Feeding birds in winter isn’t necessarily a good thing and at least one study has shown that birds lay lower numbers of eggs when fed well, perhaps due to an unnatural unbalanced oil-rich diet: https://blog.nature.org/science/2015/01/05/winter-bird-feeding-good-or-bad-for-birds However, there are many studies showing the opposite. But is good winter survival and artificially high populations necessarily a good thing apart from entertaining us and increasing awareness of the natural world. Then there’s the spread of disease at bird feeders as with the greenfinch (grønnfink) in the UK (populations plummeted and bird feeders no doubt contributed to the spread). That birds are discouraged from migrating and stay in the same area year round can also lead to greater exposure to disease. But what about the production of bird food? That happens often in large fields, mostly using conventional BigAg non-organic systems which directly impacts local bird populations by pesticides and habitat loss. Here in Norway, little of the bird feed is grown in-country. For these reasons, I try as far as possible to provide natural food for the birds so that they can find alternatives and I can delay putting out food as long as possible. Home grown apples are put out for the thrushes, I tidy seed heads in spring and nettle seeds loved by finches are allowed to hang all winter. Local grain can also be put out for yellowhammers (gulspurv). In the case of goldfinches (stillits), their main food is burdock (borre) and I have introduced Arctium lappa (greater burdock / storborre) to my garden for them and greenfinches (grønnfink). However, at this time of year they tend to move over to the birdfeeder. Here’s a couple of videos from the weekend of these beautiful birds that once were rare in this part of Norway, but are becoming more common each year. See other goldfinch posts here: https://www.edimentals.com/blog/?s=goldfinch
Nice to wake up to a blackbird (svarttrost)in full song this morning. The first week in April is pretty much always when they start singing here!

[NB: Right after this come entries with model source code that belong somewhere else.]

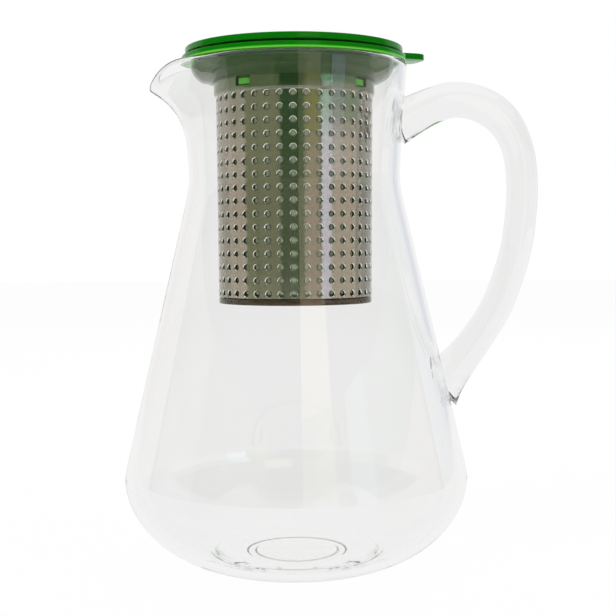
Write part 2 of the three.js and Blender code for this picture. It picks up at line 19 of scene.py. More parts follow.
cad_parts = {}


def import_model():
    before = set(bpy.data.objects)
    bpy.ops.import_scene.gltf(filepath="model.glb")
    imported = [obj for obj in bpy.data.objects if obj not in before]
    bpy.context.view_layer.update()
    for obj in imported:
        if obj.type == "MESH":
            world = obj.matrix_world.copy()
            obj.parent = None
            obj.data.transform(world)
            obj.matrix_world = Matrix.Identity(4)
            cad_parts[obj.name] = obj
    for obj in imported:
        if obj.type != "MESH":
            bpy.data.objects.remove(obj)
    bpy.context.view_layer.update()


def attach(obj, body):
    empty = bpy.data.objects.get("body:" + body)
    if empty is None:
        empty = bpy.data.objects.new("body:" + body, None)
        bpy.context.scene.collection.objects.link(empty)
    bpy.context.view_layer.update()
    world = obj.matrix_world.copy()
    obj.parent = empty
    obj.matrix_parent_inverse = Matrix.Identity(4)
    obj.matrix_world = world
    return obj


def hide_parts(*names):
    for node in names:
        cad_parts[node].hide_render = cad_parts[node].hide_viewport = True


MM = 0.001  # metres in a millimetre
GRAIN = 0.0001  # how deep fine bumps are, in metres
MERGE = 2e-7  # points nearer than this are one point, in metres
SPARE = 1.0  # how far a cutting or joined solid reaches past the other, in millimetres
KEY_AZIMUTHS = (90.0, 270.0)  # where the disc's keys and the sleeve's keyways are
LOG = logging.getLogger("iced_tea_maker")

Colour = tuple[float, float, float]
Numbers = float | np.ndarray
Piece = bpy.types.Object


# Shader maths


class Value:
    """A shader socket that takes part in Python arithmetic; each operation adds a Math node."""

    def __init__(self, shader: "Shader", socket: bpy.types.NodeSocket) -> None:
        """Keeps the shader that the socket belongs to, and the socket."""
        self.shader = shader
        self.socket = socket

    def __add__(self, other: Any) -> "Value":
        """self + other."""
        return self.shader.maths("ADD", self, other)

    def __sub__(self, other: Any) -> "Value":
        """self - other."""
        return self.shader.maths("SUBTRACT", self, other)

    def __rsub__(self, other: Any) -> "Value":
        """other - self."""
        return self.shader.maths("SUBTRACT", other, self)

    def __mul__(self, other: Any) -> "Value":
        """self * other."""
        return self.shader.maths("MULTIPLY", self, other)

    __radd__ = __add__
    __rmul__ = __mul__


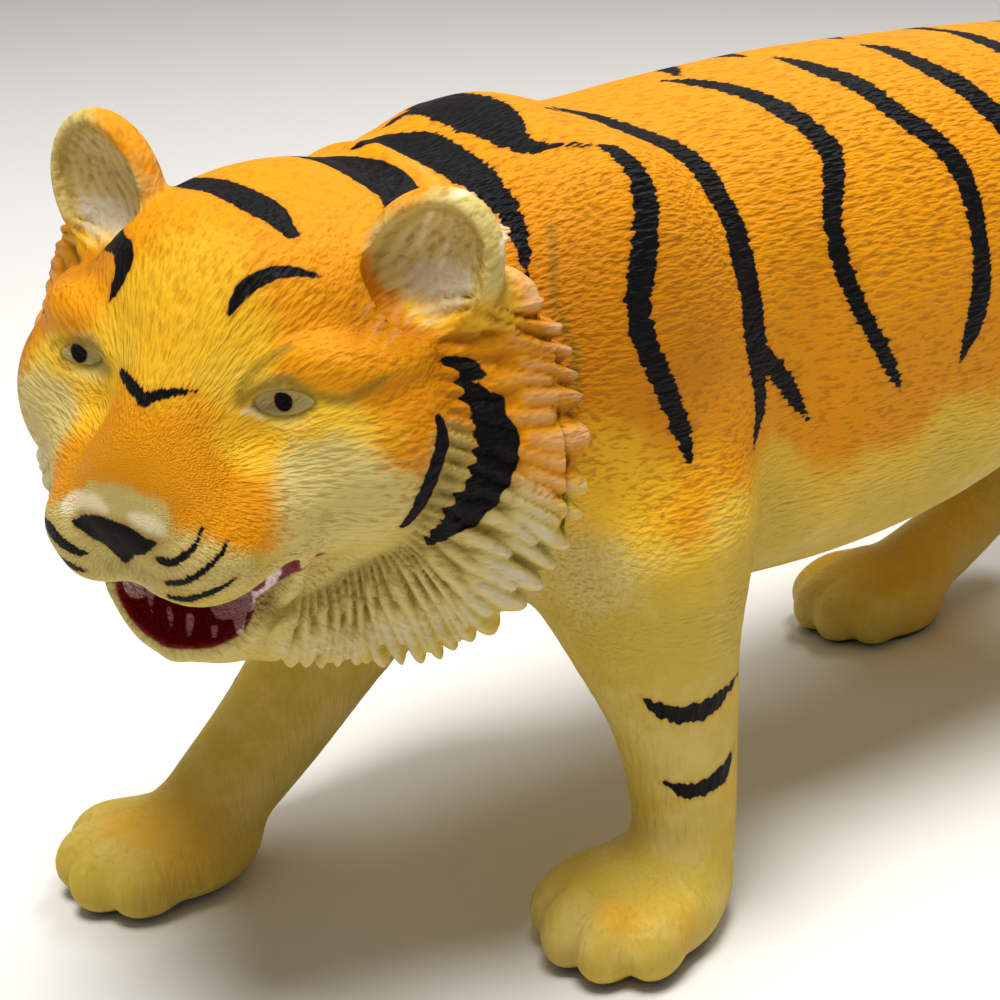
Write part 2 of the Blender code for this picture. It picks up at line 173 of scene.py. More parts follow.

A great tit (kjøttmeis) can also be heard. There are at least 3 territories in the garden and surrounding gardens this year. Also this week, curlews (storspove) have started singing in the bay and highlight of the week was a goldfinch (stillits) singing in the garden. It moved around and sang in the 3 different places…sadly, it didn’t return yesterday. It seems that goldfinches have started colonising this area as a breeding bird with single breeding records the last 3 years.
I grow burdock (borre) in the garden both as a vegetable but also for the birds. Goldfinches / stillits (still relatively rare in my area) eat almost exclusively the seeds of this plant in winter. This year I cut down a few of the plants and placed them in a large pot of earth right in front of the kitchen window…and 4 birds discovered it today. How they avoid the burrs attaching to them is a mystery….
Some of the seed burrs had fallen to the ground in a storm a week ago. This video starts with siskins feeding next to the window on birch seeds:
Sitting at my desk this morning I noticed the winter’s first goldfinch (stillits) sitting having a scratch in a tree in the garden (first video)….and the rest of the flock of more than 10 birds were feeding on burdock (borre) in the garden. The first ever large flocks of goldfinches started overwintering in my area in my garden in 2003 and have been a regular feature ever since, attracted to seed of burdock which I’ve been growing as vegetables in the garden for many years! Nowadays this bird has established itself in the lowlands around the Trondheimsfjord! This is another reason why winter is the most beautiful time of year here, despite the loss of direct sunshine for several weeks!